The Bling Ring lets the audience make up their individual minds about what is going on here. Do you feel sorry for the famous people who had a few purses stolen when they have an entire room full of them? Is it the violation of privacy that rubs you the wrong way or perhaps just how reckless these teenagers are with the possessions of other people? Who is to say. Everyone is probably going to get something completely different out of it. I was shocked at how easy all of this was for them. There was essentially not a single moral issue raised. None of the characters really stop to question if this is something they should be doing. It was just what they did. Rebecca wanted Chanel and Rachel Bilson had it, so they went and took it. It was just that simple. None of the parents had any clue. In fact, Nicki's mom was about the only parent in the lives of any of these kids and she was so out of touch with reality that she never noticed what was happening.

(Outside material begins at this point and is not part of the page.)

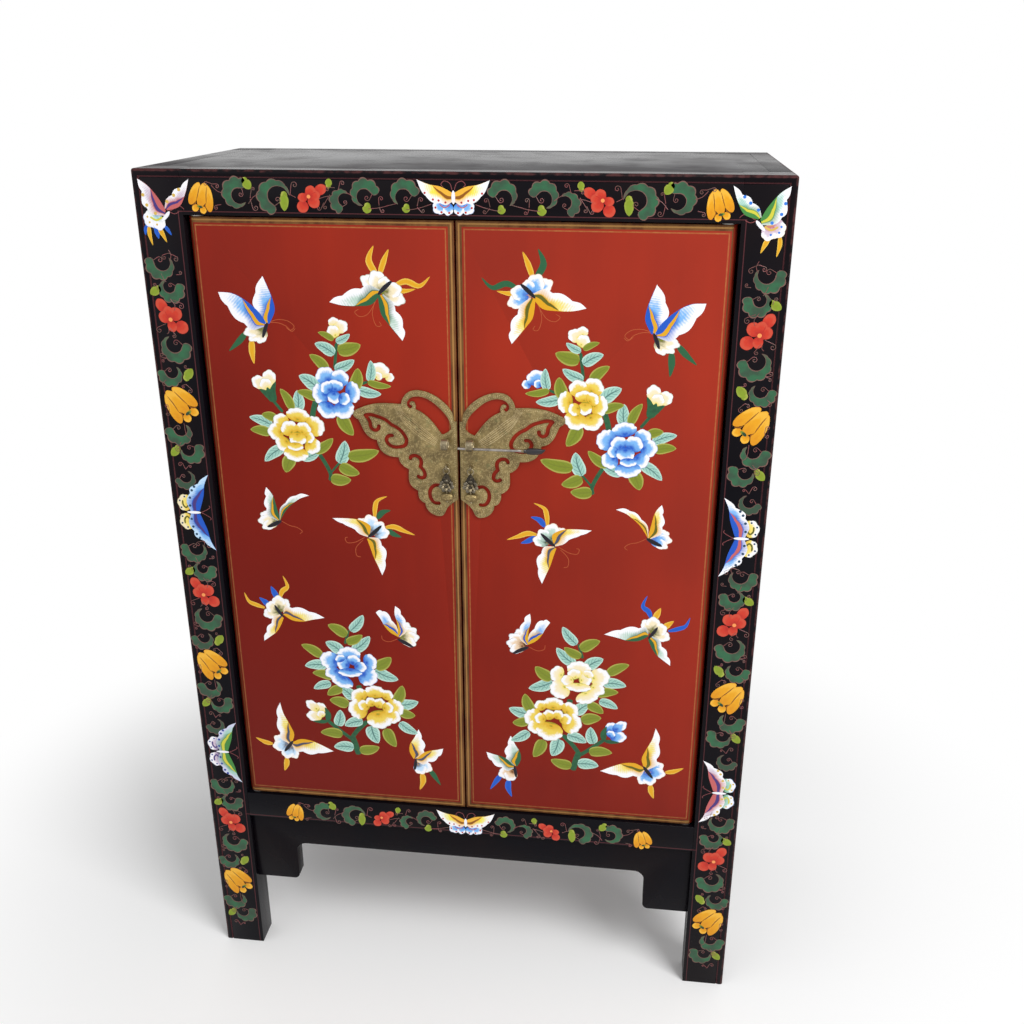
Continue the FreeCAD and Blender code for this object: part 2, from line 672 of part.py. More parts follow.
def nail_place(side, spot):
    """Expressions for the place of a nail in the plate's face."""
    scale = f"Sizes.plate_reach / {DRAWN_REACH}"
    out = f"({MEETING} + Sizes.plate_lip + {spot[0] - MEETING_SIDE} * {scale})"
    return on_side(side, out), f"Sizes.lock_height + ({spot[1]}) * {scale}"


def cut_hardware_seats(body, hand, start, staple_deep, eye_deep, nail_deep):
    """Cut the holes of a door's staple, pull eye and plate nails back from a plane."""
    side = SIDES[hand]
    middle = on_side(side, "Sizes.staple_apart / 2")
    block(body, "Subtractive", "staple_slot",
          (f"{middle} - Sizes.staple_wide / 2", f"{middle} + Sizes.staple_wide / 2"),
          (start, f"{start} + {staple_deep}"),
          (f"{STAPLE_Z} - Sizes.staple_strap", f"{STAPLE_Z} + Sizes.staple_strap"))
    round_bar(body, "Subtractive", "eye_hole", "y",
              (on_side(side, "Sizes.pull_apart / 2"), start, EYE_Z), eye_deep,
              "Sizes.eye_wire + Sizes.pull_play")
    for number, spot in enumerate(NAIL_SPOTS, start=1):
        across, up = nail_place(side, spot)
        round_bar(body, "Subtractive", f"nail_hole_{number}", "y", (across, start, up),
                  nail_deep, "Sizes.nail_shank")


def make_plate(hand):
    """Half of the pierced butterfly plate, lying on its door."""
    side = SIDES[hand]
    body = new_body(f"{hand}_butterfly_plate")
    outline = [smooth([plate_point(side, point) for point in run]) for run in PLATE_OUTLINE]
    pad = body.newObject("PartDesign::Pad", "sheet_metal")
    pad.Profile = front_sketch(body, "outline", outline)
    pad.setExpression("Length", "Sizes.plate_thick")
    doc.recompute()
    gap = [smooth([plate_point(side, point) for point in run]) for run in FEELER_GAP]
    pierce(body, front_sketch(body, "feeler_outline", gap), "feeler_gap")
    half = size("piercing_wide") / 2
    for name, line in PIERCINGS.items():
        slot = slot_curves([plate_point(side, point) for point in line], half)
        pierce(body, front_sketch(body, f"{name}_outline", slot), name)
    cut_hardware_seats(body, hand, PLATE_FACE, "Sizes.plate_thick", "Sizes.plate_thick",
                       "Sizes.plate_thick")
    return keep(body, f"{hand}_butterfly_plate")


def make_nails(hand):
    """The domed nails at the plate's wing tip and foot."""
    side = SIDES[hand]
    nails = []
    for number, spot in enumerate(NAIL_SPOTS, start=1):
        across, up = nail_place(side, spot)
        body = new_body(f"{hand}_nail_{number}")
        round_bar(body, "Additive", "shank", "y", (across, PLATE_FACE, up),
                  "Sizes.nail_long", "Sizes.nail_shank")
        dome = solid_of(body, "Ellipsoid", "dome", "y", (across, PLATE_FACE, up),
                        Radius1="Sizes.nail_dome", Radius2="Sizes.nail_head",
                        Radius3="Sizes.nail_head")
        dome.Angle1 = -90
        dome.Angle2 = 0
        nails.append(body)
    return group(f"{hand}_plate_nails", nails)


# ---------------------------------------------------------------- doors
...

Is this an indictment on the parenting of these bored white teenagers? To a certain extent, yes it probably is. Now bored white teenage movies are not new. Havoc is a truly terrifying look at rich bored white teenagers, but this is a real story. The Bling Ring was this big story that swept popular culture for months. Without any hesitation these kids entered the homes of other people and just took from them. Does the fact that many of the houses were unlocked say something about the entitlement of the famous? Does it make a statement about how they feel above everyone else? Who knows. The Bling Ring is not out to make easy assumptions or give us easy answers. What fun would that be?